Turoad / lanedet

An open source lane detection toolbox based on PyTorch, including SCNN, RESA, UFLD, LaneATT, CondLane, etc.
Apache License 2.0
561 stars 93 forks source link

Problems when training with multiple GPUs #78

Open EthanLeong opened 1 year ago

EthanLeong commented 1 year ago

Hi,

Thank the author for this amazing repository. I am having problems with training the model with multiple GPUs and I wonder if anyone else is also having the problem. The training is fine when using a a single RTX3090, but whenever I tried to use 2 GPUs with the following command: python main.py configs/resa/resa34_openlane.py --gpus 0 1 The following error occurs: /home/anaconda3/envs/lanedet/lib/python3.8/site-packages/torch/nn/parallel/_functions.py:65: UserWarning: Was asked to gather along dimension 0, but all input tensors were scalars; will instead unsqueeze and return a vector. warnings.warn('Was asked to gather along dimension 0, but all ' Traceback (most recent call last): File "main.py", line 66, in main() File "main.py", line 36, in main runner.train() File "/home/Documents/git/lanedet/lanedet/engine/runner.py", line 99, in train self.train_epoch(epoch, train_loader) File "/home/Documents/git/lanedet/lanedet/engine/runner.py", line 75, in train_epoch loss.backward() File "/home/anaconda3/envs/lanedet/lib/python3.8/site-packages/torch/tensor.py", line 245, in backward torch.autograd.backward(self, gradient, retain_graph, create_graph, inputs=inputs) File "/home/anaconda3/envs/lanedet/lib/python3.8/site-packages/torch/autograd/init.py", line 141, in backward gradtensors = _make_grads(tensors, gradtensors) File "/home/anaconda3/envs/lanedet/lib/python3.8/site-packages/torch/autograd/init.py", line 50, in _make_grads raise RuntimeError("grad can be implicitly created only for scalar outputs") RuntimeError: grad can be implicitly created only for scalar outputs

After searching on the Internet, I found out that this error can be avoided by changing loss.backward() to loss.sum().backward().
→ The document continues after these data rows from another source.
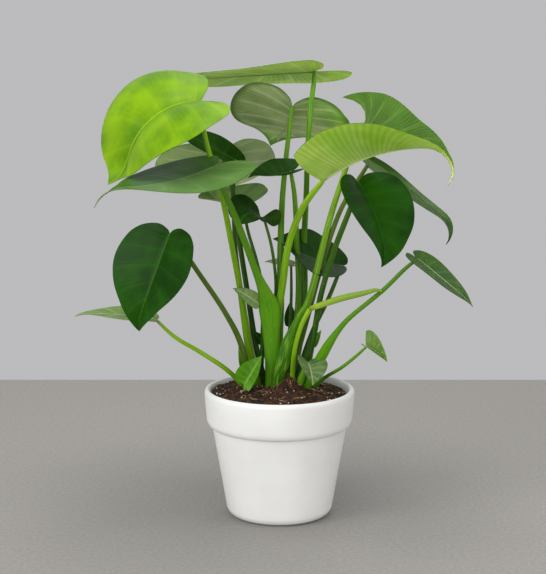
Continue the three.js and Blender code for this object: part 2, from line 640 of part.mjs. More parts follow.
for (const [key, leaf] of Object.entries(leaves)) {
  const detail = leaf.length < largeBlade.from ? middleBlade : largeBlade;
  addNode(`${nodeName(key)}_blade`, clearOf(toSolid(bladeGeometry(leaf, detail)), sleeves), leaf.blade);
}
addNode('rolled_leaf_blade', clearOf(toSolid(stemGeometry(rolledLeaf.roll, 0)), sleeves), 'lime');

addNode('soil', clearOf(toSolid(soilGeometry()), soilSleeves), 'soil');
addNode('pot', toSolid(potGeometry()), 'pot');

export default plant;
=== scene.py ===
import math
import random
import re
import bpy
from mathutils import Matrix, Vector, noise


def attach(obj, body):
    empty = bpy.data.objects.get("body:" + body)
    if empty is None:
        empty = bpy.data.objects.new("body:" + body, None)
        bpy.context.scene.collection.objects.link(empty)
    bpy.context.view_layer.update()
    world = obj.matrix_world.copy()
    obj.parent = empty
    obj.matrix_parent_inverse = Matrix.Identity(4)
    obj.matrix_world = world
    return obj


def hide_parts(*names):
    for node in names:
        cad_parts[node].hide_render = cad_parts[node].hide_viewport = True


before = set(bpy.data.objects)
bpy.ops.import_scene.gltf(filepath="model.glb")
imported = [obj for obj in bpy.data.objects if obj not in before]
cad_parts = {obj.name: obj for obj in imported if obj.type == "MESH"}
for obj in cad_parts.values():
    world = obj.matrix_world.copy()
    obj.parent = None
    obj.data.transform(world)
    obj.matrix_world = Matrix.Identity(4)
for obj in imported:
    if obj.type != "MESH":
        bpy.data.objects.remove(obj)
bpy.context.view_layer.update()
print("frame loaded,", len(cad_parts), "nodes")

mm = 0.001


def clamp(value):
    return min(max(value, 0.0), 1.0)


def shade(code, strength=1.0):
    # a colour as six sRGB digits, turned to linear light
    parts = [int(code[i:i + 2], 16) / 255 for i in (0, 2, 4)]
    linear = [c / 12.92 if c < 0.04045 else ((c + 0.055) / 1.055) ** 2.4 for c in parts]
    return [c * strength for c in linear] + [1.0]


# a socket that can be used in plain sums
class Wire:
    def __init__(self, paint, socket):
        self.paint = paint
        self.socket = socket

    def __add__(self, other):
        return self.paint.maths("ADD", self, other)

    def __radd__(self, other):
        return self.paint.maths("ADD", other, self)

    def __sub__(self, other):
        return self.paint.maths("SUBTRACT", self, other)

    def __rsub__(self, other):
        return self.paint.maths("SUBTRACT", other, self)

    def __mul__(self, other):
        return self.paint.maths("MULTIPLY", self, other)

    def __rmul__(self, other):
        return self.paint.maths("MULTIPLY", other, self)

    def __gt__(self, other):
        return self.paint.maths("GREATER_THAN", self, other)


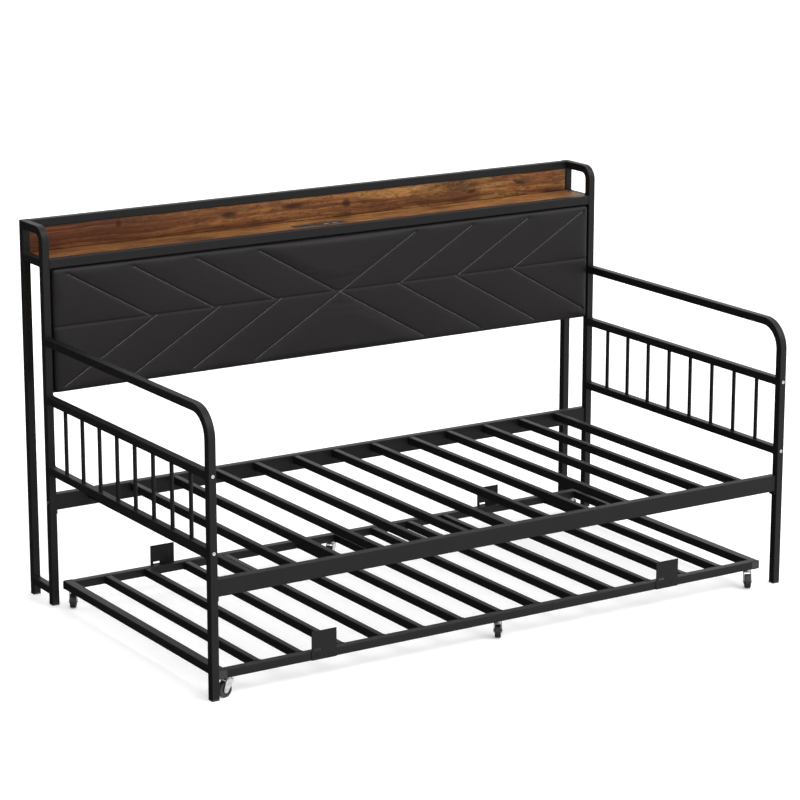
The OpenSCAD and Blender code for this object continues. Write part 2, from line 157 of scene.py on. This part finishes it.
# ---------------------------------------------------------------- materials
def powder_coat():
    """Satin black powder coat: fine orange peel, faint cloudiness in gloss."""
    s = Shader("frame_metal_coat")
    cloud = s.noise(s.point, 9.0, 3.0, 0.6)
    grain = s.noise(s.point, 1400.0, 2.0, 0.6)
    peel = s.voronoi(s.point, 620.0, "SMOOTH_F1")
    tone = s.math("ADD", s.math("MULTIPLY", cloud, 0.7), s.math("MULTIPLY", grain, 0.3))
    colour = s.ramp(tone, [(0.25, (0.0052, 0.0050, 0.0052)), (0.75, (0.0090, 0.0087, 0.0090))])
    rough = s.math("MULTIPLY_ADD", cloud, 0.16, 0.33)
    rough = s.math("ADD", rough, s.math("MULTIPLY", grain, 0.08))
    n = s.bump(peel, 0.10, 0.0004)
    n = s.bump(grain, 0.08, 0.0002, n)
    return s.set(Base_Color=colour, Roughness=rough, Normal=n, Specular_IOR_Level=0.17)


# the backboard's large knots: place along X, place across, half length, half height
LARGE_KNOTS = [
    (-0.68, 1.676, 0.014, 0.014),
    (-0.30, 1.668, 0.040, 0.010),
    (-0.07, 1.672, 0.060, 0.012),
    (0.125, 1.662, 0.022, 0.020),
    (0.60, 1.650, 0.026, 0.012),
    (0.79, 1.672, 0.036, 0.012),
]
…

However, this would cause the recorder and logging function to fail: --- Logging error --- Traceback (most recent call last): File "/home/anaconda3/envs/lanedet/lib/python3.8/logging/init.py", line 1085, in emit msg = self.format(record) File "/home/anaconda3/envs/lanedet/lib/python3.8/logging/init.py", line 929, in format return fmt.format(record) File "/home/anaconda3/envs/lanedet/lib/python3.8/logging/init.py", line 668, in format record.message = record.getMessage() File "/home/anaconda3/envs/lanedet/lib/python3.8/logging/init.py", line 371, in getMessage msg = str(self.msg) File "/home/Documents/git/lanedet/lanedet/utils/recorder.py", line 116, in str loss_state.append('{}: {:.4f}'.format(k, v.avg)) File "/home/Documents/git/lanedet/lanedet/utils/recorder.py", line 32, in avg d = torch.tensor(list(self.deque)) ValueError: only one element tensors can be converted to Python scalars Call stack: File "main.py", line 66, in main() File "main.py", line 36, in main runner.train() File "/home/Documents/git/lanedet/lanedet/engine/runner.py", line 99, in train self.train_epoch(epoch, train_loader) File "/home/Documents/git/lanedet/lanedet/engine/runner.py", line 89, in train_epoch self.recorder.record('train') File "/home/Documents/git/lanedet/lanedet/utils/recorder.py", line 97, in record self.logger.info(self) Message: <lanedet.utils.recorder.Recorder object at 0x7fd865ac7eb0> Arguments: ()

Does anyone have a idea how to solve this? Any help is appreciated! Thank you.